The testing program will run through all of 2026, accumulating precise measurements on how much energy the turbine actually generates, how stable the floating platform remains under various sea conditions, and how well the mooring system withstands the forces it encounters. The POWER consortium itself is international, bringing together TouchWind, MOL, TNO, MARIN, Nidec, and We4Ce, with financial backing from the Dutch Enterprise Agency. What emerges from this year of observation will either validate the tilted-rotor concept or reveal where the theory breaks down against the reality of the sea.
Notable Quotes
The combination of wake redirection and upper-air access could meaningfully increase the power density of future offshore wind farms— Technical team overseeing the POWER project
The Hearth Conversation Another angle on the story
Why does tilting the rotor matter so much? Couldn't you just build more turbines?

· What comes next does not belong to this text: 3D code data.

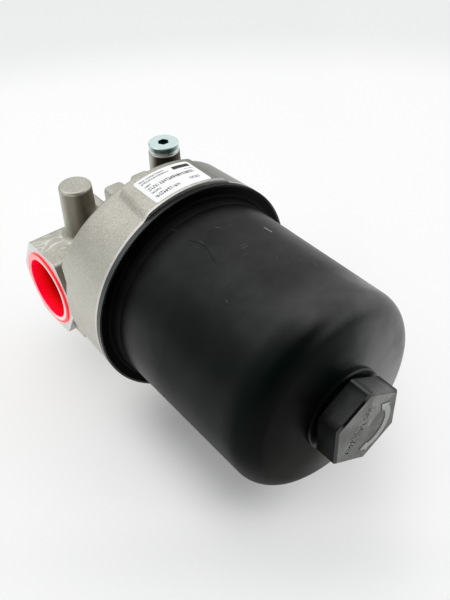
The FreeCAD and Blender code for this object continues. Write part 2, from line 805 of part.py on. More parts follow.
def bowl_seal():
    """The ring in the groove of the bowl's neck."""
    body = ring_seal("bowl_seal", "neck_pilot_radius + running_gap * 0.9", "bowl_seal_section",
                     "bowl_seal_squeeze + running_gap * 0.2", SEAL_MIDDLE)
    return node(body, "bowl_seal", y=SEAT, z="flange_radius")


def port_plug(name, side):
    """A hollow plug pushed into a port, its rounded flange on the machined face."""
    body = new_body(name)
    bottom = "-plug_depth"
    plug = revolve(body, name + "_cup", [
        (bottom, "0"),
        (bottom, "plug_mouth_radius + plug_wall - plug_taper"),
        ("0", "plug_mouth_radius + plug_wall - 0.4"),
        ("0", "plug_flange_radius"),
        ("plug_flange_height", "plug_flange_radius"),
        ("plug_flange_height", "plug_mouth_radius"),
        (f"{bottom} + plug_wall", "plug_mouth_radius - plug_taper"),
        (f"{bottom} + plug_wall", "0"),
    ], axis="H_Axis")
    top = number("plug_flange_height")
    soften(body, name + "_round", plug, lambda edge, middle: abs(middle.x - top) < 0.01, "plug_flange_height * 0.45")
    if side < 0:
        body.Placement = Placement(Vector(0, 0, 0), HALF_TURN)
    return node(body, name, x=f"{side} * port_span / 2", z="flange_radius - port_drop")


def gauge_screw():
    """The zinc-plated screw plug with a hexagon socket in the gauge boss."""
    body = new_body("gauge_port_screw")
    turned = revolve(body, "screw_turned", [
        ("0", "-screw_thread_length"),
        ("screw_thread_radius - 1", "-screw_thread_length"),
        ("screw_thread_radius", "-screw_thread_length + 1"),
        ("screw_thread_radius", "0"),
        ("screw_collar_radius", "0"),
        ("screw_collar_radius", "screw_collar_height"),
        ("0", "screw_collar_height"),
    ], role="XZ_Plane")
    top = number("screw_collar_height")
    chamfered = soften(body, "screw_bevel", turned, lambda edge, middle: abs(middle.z - top) < 0.01
                       and math.hypot(middle.x, middle.y) > 1, "screw_collar_height / 6", chamfer=True)
    sketch = new_sketch(body, "socket_plan", "XY_Plane", "screw_collar_height")
    corner = "screw_socket / sqrt(3)"
    outline(sketch, [(corner, "0"), (f"{corner} / 2", "screw_socket / 2"), (f"-{corner} / 2", "screw_socket / 2"),
                     (f"-{corner}", "0"), (f"-{corner} / 2", "-screw_socket / 2"),
                     (f"{corner} / 2", "-screw_socket / 2")])
    extrude(body, "socket", sketch, "screw_socket_depth", cut=True)
    return node(body, "gauge_port_screw", x="gauge_spacing / 2", y="gauge_setback",
                z="flange_radius + gauge_boss_height + washer_thickness")


def gauge_washer():
    """The sealing washer under the screw plug."""
    body = new_body("gauge_port_washer")
    revolve(body, "washer_ring", [
        ("screw_thread_radius + screw_gap * 2", "0"),
        ("screw_collar_radius - 0.1", "0"),
        ("screw_collar_radius - 0.1", "washer_thickness"),
        ("screw_thread_radius + screw_gap * 2", "washer_thickness"),
    ], role="XZ_Plane")
    return node(body, "gauge_port_washer", x="gauge_spacing / 2", y="gauge_setback",
                z="flange_radius + gauge_boss_height")


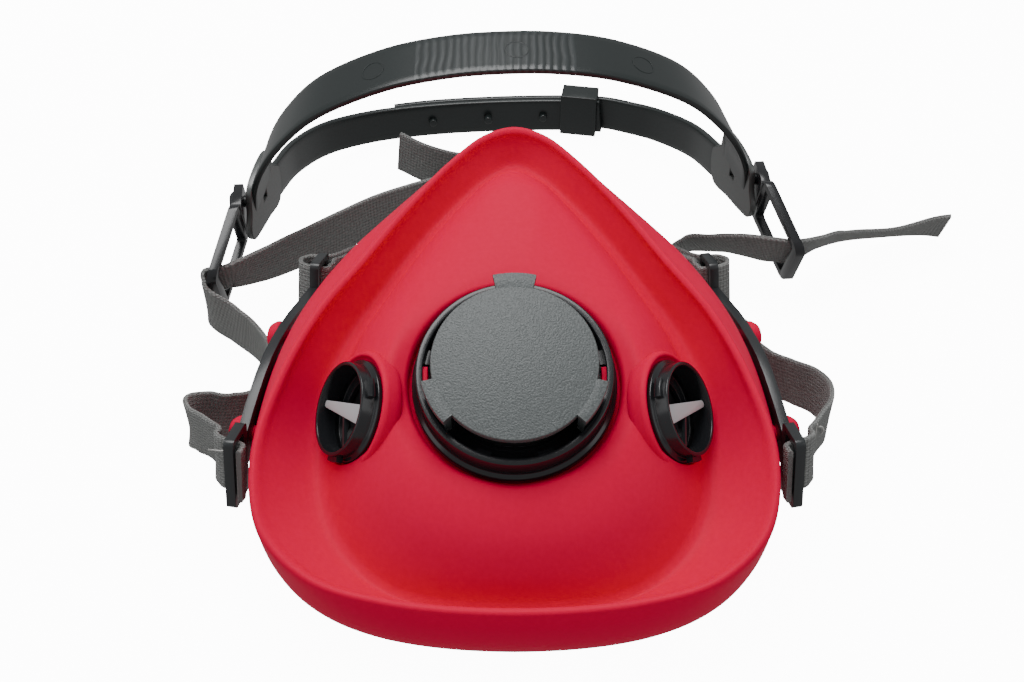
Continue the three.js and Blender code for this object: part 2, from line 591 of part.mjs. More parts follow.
// Points of a loop round a leaning post, each with the lean that keeps the webbing along the post.
function loopPoints(side, outline, [along, up, , , lean]) {
  const slope = THREE.MathUtils.degToRad(lean);
  return outline.map(([run, out], i) => {
    const [before, after] = [outline[Math.max(i - 1, 0)], outline[Math.min(i + 1, outline.length - 1)]];
    const step = [after[0] - before[0], after[1] - before[1]];
    const place = new THREE.Vector3(along + run * Math.cos(slope), up - run * Math.sin(slope), out);
    return [...place.applyMatrix4(barMatrix(side)).toArray(), (-side * lean * step[1]) / Math.hypot(...step)];
  });
}

// Left head strap: from the lower post out to a side loop, back along the cheek, round the
// left hanger's bottom bar and across the cradle to its free end.
const HEAD_STRAP_LEFT = [[-75.5, 1.5, 23.4], [-80, 6, 21.8], [-81.6, 10.2, 20], [-79.3, 14, 17.6],
  [-74.2, 16.8, 14.6], [-69, 20.6, 11.8], [-65.8, 27, 9.6], [-65, 35, 8.6], [-67, 43.5, 8.4], [-71.5, 50, 8.8],
  [-77.5, 54.5, 10.6], [-84.3, 58.5, 13.6], [-86, 62, 14.9], [-85.9, 64.9, 16.4, 12], [-83.4, 66.4, 17, 23],
  [-81, 67, 17.2, 25], [-78.3, 68.4, 17.4, 23], [-72, 75, 14.8, 16], [-63.5, 86, 10.4, 7], [-52, 97, 8.2],
  [-41, 105, 8.2], [-25, 113, 8.2], [-14, 118, 8.2], [-8.6, 121.3, 8.2], [-10.5, 124.8, 8.2],
  [-17, 124.6, 8.6], [-27, 127.5, 9.6], [-36, 132.5, 10.8]];

// Right head strap: the same side loop, then flat on the table under the neck strap, and out
// through the right hanger.
const HEAD_STRAP_RIGHT = [[75, 3, 23.2], [78.6, 9.6, 21.4], [79.8, 17, 19], [78, 23.6, 16.6], [73.6, 29.4, 14],
  [68.6, 35.2, 11.6], [65, 43, 9], [61.5, 50.4, 7.2, 32], [56.5, 56.5, 4, 68], [51, 62, 1.3, 88],
  [45.5, 70, 1.2, 90], [42.6, 78.6, 2.8, 76], [44, 86, 7.4, 36], [51, 88.6, 10.4, 34], [59, 86, 13, 36],
  [65.5, 82.8, 15, 30], [70.5, 80.2, 16.3, 25], [75.3, 78.4, 17.2, 25], [78.9, 78, 17, 25],
  [85, 80.7, 16.2, 30], [91.5, 86.6, 13.4, 38], [99.5, 92, 10.6, 42], [111, 96.4, 8.2, 45],
  [124, 100.3, 6.7, 45], [129.7, 100.5, 6.7, 45]];
webbing("head_strap_left", [...loopPoints(-1, LOWER_LOOP, LOWER_FRAME), ...HEAD_STRAP_LEFT], 120);
webbing("head_strap_right", [...loopPoints(1, LOWER_LOOP, LOWER_FRAME), ...HEAD_STRAP_RIGHT], 110);

const NECK_REST = [[43.5, 76.2, 13.6], [36.5, 79.4, 12], [25, 81.3, 12], [15, 82.4, 12], [9, 82.6, 12]];
const CLIP = [82.6, 12]; // the neck strap's run at the middle: y and z
for (const [label, side] of [["left", -1], ["right", 1]]) {
  const run = NECK_REST.map(([x, y, z]) => [side * x, y, z]);
  webbing(`neck_strap_${label}`, [...loopPoints(side, UPPER_LOOP, UPPER_FRAME), ...run], 50);
}

// ---------------------------------------------------------------- neck clip

// A box between two corners given relative to the middle of the clip.
function block([x0, y0, z0], [x1, y1, z1]) {
  const made = new THREE.BoxGeometry(x1 - x0, y1 - y0, z1 - z0);
  return made.translate((x0 + x1) / 2, (y0 + y1) / 2 + CLIP[0], (z0 + z1) / 2 + CLIP[1]);
}

function clipHook() {
  const pocket = solid(block([-14, -0.95, -7.9], [-5, 0.95, 7.9]));
  const arm = [block([-3.4, -3.7, -3], [-1.4, 1, 3]), block([-3.4, -3.7, -3], [5.9, -1.7, 3])];
  const end = [block([4.1, -3.7, -3], [5.9, 3, 3]), block([1.9, 1.6, -3], [5.9, 3, 3])];
  return shape(join(block([-12.5, -2, -9.4], [-1.4, 2, 9.4]), ...arm, ...end).subtract(pocket));
}

function clipEye() {
  const pocket = solid(block([5, -0.95, -7.9], [16, 0.95, 7.9]).translate(3.3, 0, 0));
  const body = join(block([1, -1.2, -9.4], [10, 1.2, 9.4]), block([7.2, -2, -9.4], [15.5, 2, 9.4]));
  return shape(body.subtract(solid(block([3.3, -3, -4], [6.7, 3, 4]))).subtract(pocket));
}
add(root, "neck_clip_hook", clipHook(), BLACK);
add(root, "neck_clip_eye", clipEye(), BLACK);

export default root;
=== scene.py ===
"""Looks of the half-face respirator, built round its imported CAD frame."""
import math

import bmesh
import bpy
import numpy as np
from mathutils import Matrix, Vector


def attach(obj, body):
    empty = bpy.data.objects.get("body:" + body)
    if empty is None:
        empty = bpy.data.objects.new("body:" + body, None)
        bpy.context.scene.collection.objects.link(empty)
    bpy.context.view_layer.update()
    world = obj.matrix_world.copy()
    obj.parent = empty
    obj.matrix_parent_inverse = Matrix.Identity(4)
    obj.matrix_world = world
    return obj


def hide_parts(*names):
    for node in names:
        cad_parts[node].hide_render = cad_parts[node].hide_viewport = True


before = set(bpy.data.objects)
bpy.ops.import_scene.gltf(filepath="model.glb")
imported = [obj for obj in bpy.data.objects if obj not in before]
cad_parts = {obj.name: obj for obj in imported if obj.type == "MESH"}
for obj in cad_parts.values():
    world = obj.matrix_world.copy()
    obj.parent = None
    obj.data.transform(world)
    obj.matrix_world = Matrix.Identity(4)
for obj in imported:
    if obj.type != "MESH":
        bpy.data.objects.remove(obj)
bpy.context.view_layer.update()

MM = 0.001
# Millimetre constants below are in the row frame: the mask's own middle is at x = 0 and its
# valve axis crosses the lip plane at y = 0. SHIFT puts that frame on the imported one.
SHIFT = Matrix.Translation((-21.1, -55.8, 0))
TILT = math.radians(20)
LIP_HEIGHT = 41
MASK = SHIFT @ Matrix.Translation((0, 0, LIP_HEIGHT)) @ Matrix.Rotation(TILT, 4, "X")
CRADLE = SHIFT @ Matrix.Translation((-4, 99.5, 0)) @ Matrix.Rotation(math.radians(4), 4, "Z")

SIDES = (("left", -1), ("right", 1))
scene = bpy.context.scene


# ------------------------------------------------------------------ materials

def nodes_of(name):
    mat = bpy.data.materials.new(name)
    mat.use_nodes = True
    tree = mat.node_tree
    bsdf = tree.nodes["Principled BSDF"]
    return mat, tree, bsdf


def new_node(tree, kind, **values):
    node = tree.nodes.new(kind)
    for key, value in values.items():
        if key in node.inputs:
            node.inputs[key].default_value = value
        else:
            setattr(node, key, value)
    return node


def grain(tree, bsdf, scale, strength, distance, detail=3):
    """Fine noise bump on a shader."""
    place = tree.nodes.new("ShaderNodeTexCoord")
    noise = new_node(tree, "ShaderNodeTexNoise", Scale=scale, Detail=detail)
    bump = new_node(tree, "ShaderNodeBump", Strength=strength, Distance=distance)
    tree.links.new(place.outputs["Object"], noise.inputs["Vector"])
    tree.links.new(noise.outputs["Fac"], bump.inputs["Height"])
    tree.links.new(bump.outputs["Normal"], bsdf.inputs["Normal"])
    return noise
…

You could, but you'd run into wake interference—each turbine creates dead air behind it that the next one has to push through. Tilting redirects that dead air sideways and lets you tap into faster wind higher up. Same footprint, more power.
And the artificial reefs in the anchors—is that genuine environmental care or public relations?
Probably both. But the distinction matters less than the fact that they're actually doing it. A concrete anchor is going to sit there for years. Making it a habitat instead of a dead weight costs more and requires real design work.
What happens if the cables fail?
That's partly what they're measuring. The load pins tell them exactly what stress each cable is under in real time. If something starts to degrade, they'll see it before it breaks.
So this is still experimental. Could it all fall apart?
Yes. That's why it's a prototype in a test facility, not a commercial farm. But if it works, you're looking at a way to make offshore wind significantly more efficient without building bigger structures.
Who benefits most if this succeeds?
The energy companies that can license the technology, certainly. But also the countries trying to meet renewable targets without consuming more ocean space. The math changes if you can double the output per installation.